Lembranças
Um vasinho de cerâmica quebrado, uma mascara de barro com olhos de vidro engraçada, dois potes de cristal azuis, um arranjo que lembra algo chinês, uma pedra, três fotos, dois porta – retratos.
Muitos anos de vida em uma casa juntam muitas coisas guardadas por conta de alguma lembrança, mas que hoje não servem para lembrar mais nada.
Junta-se mais coisas do que os próprios anos que passaram. Coisas que não esquentam água, não fazem comida, não batem o bolo, não fritam o ovo, não cortam o pão. Mesmo assim, delas não conseguimos nos separar pois, se descartadas, tornar-se-iam lembranças traídas. Achamos que ao mantê-las existindo, nós nos manteremos vivos eternamente. Eis ai uma ilusão embrulhada em papel de seda. Se não mudarmos com a mudança, vamos carregando lembranças das quais não nos lembramos mais. Cada objeto tem seu próprio tempo, cada um, o valor do seu gostar.
“Ah! Se eu pudesse agora zangar-me com os meus filhos eu não estaria aqui tão consciente do meu envelhecimento que chegou tão rápido.”!
Fotos hereditárias
Talvez o mais doloroso ato que ocorre em uma mudança de casa é escolher qual foto selecionar para levar consigo. Qual o critério para escolher quais são os momentos a serem lembrados? É um filho fazendo careta, uma arvore de natal em família, última foto da avó, a do cachorro amado que já morreu, a única foto de casamento, aquela que sobrou do álbum da filha que foi embora. Melhor deixar a decisão para depois ao virar a gaveta na caixa de papelão. Elas não dizem só respeito aos nossos momentos ali fotografados, mas já vem como coletânea de mortes também. Jogar fora, torna-se então dupla questão: é sacrilégio ou falta de respeito com o passado? Na difícil tarefa de resolver o dilema, deixamos para a próxima geração decidir.
Não se escolhe a melhor foto mas se sente o melhor momento captado. Percebe-se a lembrança transformada em imagens intensas e fortes, “como se fosse ontem”!
A cada prato, copo, quadro, foto que vai se embalando, junto estamos embrulhando valores diferentes. O apego geralmente é maior com o vasinho de cerâmica quebrado do que com o copo de cristal. As fotos deixamos amarelar na próxima gaveta.
O melhor da mudança
Os inúmeros anos vividos na casa se resumem em montinhos ou montões espalhados por todos os lugares. Moveis para um lado, caixas de bibelots para o outro, livros no chão aguardando uma triagem.
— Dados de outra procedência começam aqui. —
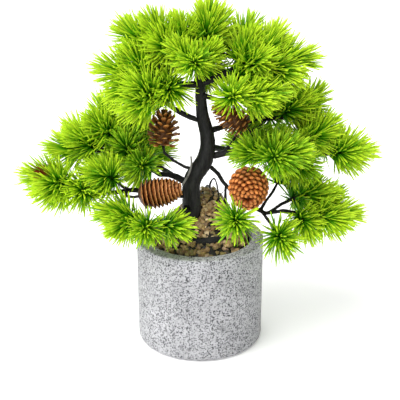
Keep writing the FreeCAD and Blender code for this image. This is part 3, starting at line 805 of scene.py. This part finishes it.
class PINE_OT_gravel(bpy.types.Operator):
    """Covers the gravel bed with glued pebbles"""
    bl_idname = "pine.gravel"
    bl_label = "Gravel"

    def execute(self, context):
        settings = context.scene.pine_gravel
        chance = random.Random(11)
        patterns = [Pattern(self.pebble(chance, index)) for index in range(PEBBLE_FORMS)]
        low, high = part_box("gravel_bed")
        bed = frame["nodes"]["gravel_bed"]
        middle = (low + high) / 2
        reach = (high.x - low.x) / 2 - GRAVEL_GAP
        heap = Heap()
        for index in range(settings.pebbles):
            away = reach * math.sqrt((index + 0.5) / settings.pebbles)
            turn = GOLDEN_TURN * index + chance.uniform(-0.25, 0.25)
            x = middle.x + away * math.cos(turn)
            y = middle.y + away * math.sin(turn)
            hit, place, normal, _ = bed.ray_cast(Vector((x, y, high.z + 0.02)), Vector((0, 0, -1)))
            if not hit:
                continue
            size = settings.pebble_size * chance.uniform(0.62, 1.22)
            squash = (size * chance.uniform(0.8, 1.2), size, size * chance.uniform(0.6, 0.95))
            lift = normal * size * chance.uniform(-0.12, 0.28)
            roll = Matrix.Rotation(chance.uniform(0, 6.28), 3, "Z")
            tip = Matrix.Rotation(chance.uniform(-0.7, 0.7), 3, "X")
            tint = chance.random()
            # Painted shade: some of the outermost pebbles are made nearly black at the gravel's
            # edge.
            if away > reach * OUTERMOST and chance.random() < PAINTED_SHADE_SHARE:
                tint *= 0.1
            heap.add(chance.choice(patterns), roll @ tip, place + lift, squash, tint=tint)
        pebbles = heap.piece("gravel_pebbles")
        base = copy_of_node("gravel_bed", "gravel_base")
        mark_points(base, along=0.0, tint=0.0)
        select_only(pebbles)
        base.select_set(True)
        bpy.ops.object.join()
        settle(pebbles, "gravel_bed", "gravel", pebble_stone(), PEBBLE_ANGLE)
        return {"FINISHED"}

    @staticmethod
    def pebble(chance, index):
        """A cube with its corners struck off by flat cuts and its edges worn."""
        select_nothing()
        bpy.ops.mesh.primitive_cube_add(size=1.0, location=(0.0, 0.0, 0.0))
        piece = bpy.context.active_object
        piece.name = "pebble_%d" % index
        edit(piece)
        for _ in range(PEBBLE_CUTS):
            away = Vector([chance.gauss(0, 1) for _ in range(3)]).normalized()
            bpy.ops.mesh.select_all(action="SELECT")
            bpy.ops.mesh.bisect(
                plane_co=away * chance.uniform(0.40, 0.52), plane_no=away, use_fill=True,
                clear_outer=True)
        bpy.ops.mesh.select_all(action="SELECT")
        bpy.ops.mesh.remove_doubles(threshold=WORN_EDGE)
        bpy.ops.mesh.normals_make_consistent(inside=False)
        leave_edit()
        return piece


class PINE_OT_bark(bpy.types.Operator):
    """Covers the trunk, limbs, branches, twigs and roots with moulded bark"""
    bl_idname = "pine.bark"
    bl_label = "Bark"

    def execute(self, context):
        settings = context.scene.pine_bark
        # The last value sets the brightness of the painted highlights on the ridges.
        charcoal = bark(settings, "bark", 2.2)
        black = bark(settings, "root_plastic", 1.6)
        for node in BARK_NODES + ROOT_NODES:
            piece = copy_of_node(node, node + "_bark")
            root = node in ROOT_NODES
            grain = LIMB_GRAIN
            if node == "trunk":
                grain = TRUNK_GRAIN
            elif root or node == "upright_cone_stalk":
                grain = TWIG_GRAIN
            voxel, depth_share, spacing, squeeze = grain
            remesh = piece.modifiers.new("even mesh", "REMESH")
            remesh.mode = "VOXEL"
            remesh.voxel_size = voxel
            smooth = piece.modifiers.new("soften", "SMOOTH")
            smooth.iterations = SMOOTHING_ROUNDS
            apply_modifiers(piece)
            roughen(piece, settings.grain_depth * depth_share, spacing, squeeze)
            settle(piece, node, "root_plastic" if root else "bark", black if root else charcoal,
                   BARK_ANGLE)
        return {"FINISHED"}


class PINE_OT_vine(bpy.types.Operator):
    """Gives the pale vine on the trunk and the wire stalks of the cones their finishes"""
    bl_idname = "pine.vine"
    bl_label = "Vine and stalks"

    def execute(self, context):
        repaint("trunk_vine", plain_mottled(
            "vine", (0.05, 0.05, 0.045, 1), (0.36, 0.35, 0.32, 1), 0.5, 420, 1800, 0.3 * MM))
        stalk = plain_mottled(
            "stalk", (0.010, 0.009, 0.007, 1), (0.06, 0.045, 0.03, 1), 0.5, 500, 2200, 0.3 * MM)
        for node in ("golden_cone_stalk", "ball_cone_stalk", "low_cone_stalk"):
            repaint(node, stalk)
        return {"FINISHED"}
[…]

Papel. Muito papel juntado pedindo a hora de serem jogados fora. É o melhor de uma mudança. Cartas, santinhos de missa de sétimo dia, relatórios
datados, extratos de banco que mudou o nome, contas de luz , certidões que não servem mais. Picar papeis é o momento da grande alegria e alivio nesta passagem de sensações confusas e contraditórias. Saudade com esperança renovada, peso do já vivido com a leveza inicial de uma nova etapa da vida. De modo geral é quando os filhos deixaram de dormir no quarto ao lado dos pais.
Ninho cheio
Quando se muda, filhos junto, as mudanças de casa são mais rápidas porque as coisas que vão para as caixas ainda não possuem memórias. Toalhas de cama e banho por exemplo, uma boa oportunidade para contá-las e repor as rasgadas ou trocar o pano sujo do sofá. A mesa de jantar a mesma, todas toalhas servem.
À eficiência necessária quanto à logística desta mudança sobrepõe-se a sensação vaga de que o tempo já cumpriu uma etapa. Das rendas e bordados às fotografias, as emoções profundas são abafadas pela lógica do tempo. O cachorro de estimação ainda não morreu!